Todo sucedió en una de las visitas a mi Madre en Valencia mientras yo vivía aún en Roma. Ella estaba ingresada y viajé desde Italia para acompañarla unos días.
La encontré animada. Como siempre fingía para mostrarme el lado positivo de todo. Se había especializado en quitarle hierro al asunto de su mieloma aún cuando sabíamos que le quedaba poco tiempo de vida. Cada vez que la ingresaban se esforzaba más aún para distraernos con sus ocurrencias. Así que no me extrañó que mientras empujaba la silla de ruedas para llevarla a una de sus pruebas rutinarias se despidiera de mí bromeando sobre su estado.
Me quedé solo.
Pero mi soledad duró tan solo tres minutos. Mientras mi madre seguía adentro y aún escuchaba las máquinas sin poder verla, otra camilla irrumpió en la habitación pasando justo delante de mí. Dos enfermeros agitados colocaron a una señora mayor junto a la pared y se fueron a buscar ayuda. Empecé a reaccionar cuando ya se habían ido y aún flotaban en el aire sus explicaciones: «un íctus«, «la traen de Teruel«.

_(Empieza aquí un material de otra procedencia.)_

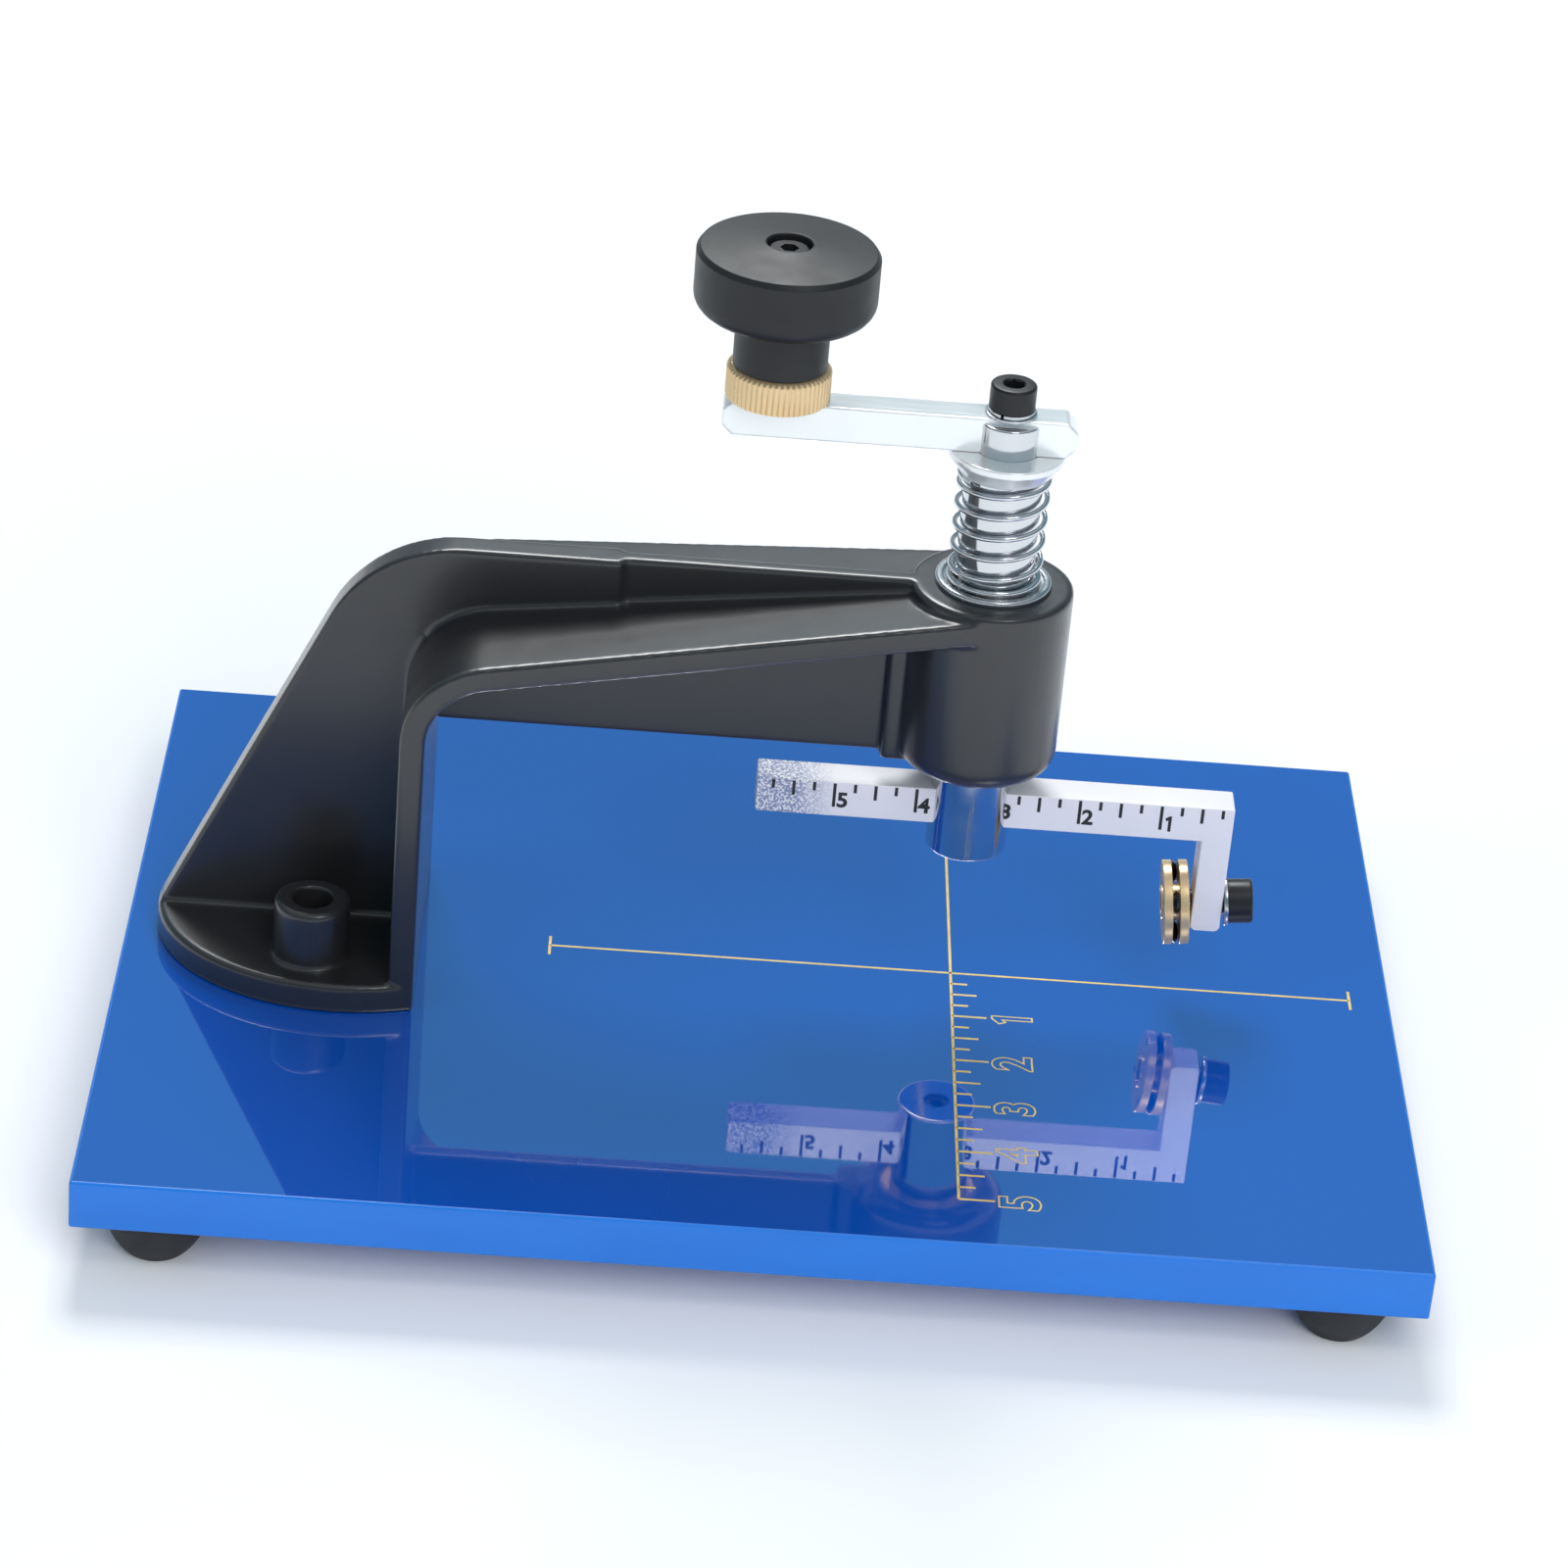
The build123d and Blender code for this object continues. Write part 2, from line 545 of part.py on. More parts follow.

La mujer tenía los ojos cerrados y no respondía a nada. Era muy mayor. Me levanté y la tomé de la mano. No hacía mucho que me había ordenado sacerdote. Ese día entendí que no hay nada como hacerse sacerdote para experimentar la providencia. Sólo había silencio. Nos habíamos quedado solos en la habitación.
– ¡Señora! -me anime a decirle- ¡Señora! ¿Me oye?…
No hubo respuesta. Parecía que ya era tarde. Pero en ese momento noté un débil respiro.
– ¡Señora!… ¡Mire qué bueno es Dios… que justo ahora que le ha pasado esto… ¡le ha puesto un cura a su lado!… porque ¡soy cura! ¿sabe?… y puedo perdonarle sus pecados si Ud. quiere…
No hubo respuesta.
Me parece que todas las clases de teología que había recibido en 20 años pasaron por mi mente en un instante. La miraba y pensé que no le quedaba mucho de vida, así que con su mano entre las mías le dije:
– ¡Señora! si se arrepiente de sus pecados… ¡apriéteme la mano que le doy la absolución!
Su mano, que antes estaba temblando ligeramente por el ictus, se cerró sobre la mía de golpe, con fuerza, con ganas. Me soltó y volvió a cerrarse sobre mi mano, fuerte. Sentí como su deseo de perdón entraba por mi mano, recorría mi brazo y llegaba junto a mi corazón, que en ese momento estaba lleno de otro deseo; el de Cristo. Era Él quien quería estar a su lado, era Él quien había preparado ese encuentro justo en esa sala, para estar con ella, para acompañarla en ese instante, para que no quedara solita en ese rincón tan lejano de su casa en Teruel.
Y mientras terminé de pronunciar junto a su oído las palabras de la absolución, su mano aflojó el agarre sobre la mía y todo su cuerpo se relajó.
Un instante después y dos enfermeros más tarde me encontraba de nuevo sólo, en la misma habitación, saboreando lo que había pasado. Lo que tantas veces se repetiría en mi vida… el deseo de Cristo de encontrarse con cada persona. Recuerdo el momento. Recuerdo la sensación de que esto se repetiría muchas veces, en cada absolución, en cada una de las confesiones que escucharía. Tuve la seguridad de que yo levantaría la mano y yo abriría la boca… pero sería Cristo quien se encontraría con cada penitente y serían sus palabras las que llegarían al corazón de cada uno de ellos.
Mi madre salió de su consulta y me encontró allí. Sereno y feliz. Y esa mañana hablamos mucho sobre el mejor apretón de manos que me han dado en la vida.
¡Ojalá tú, que estás leyendo esta experiencia, también le regales tus manos a Cristo para que pueda tocar a todos los enfermos y necesitados a través de las tuyas! ¡Gracias Señor por llamarme a ser tu sacerdote!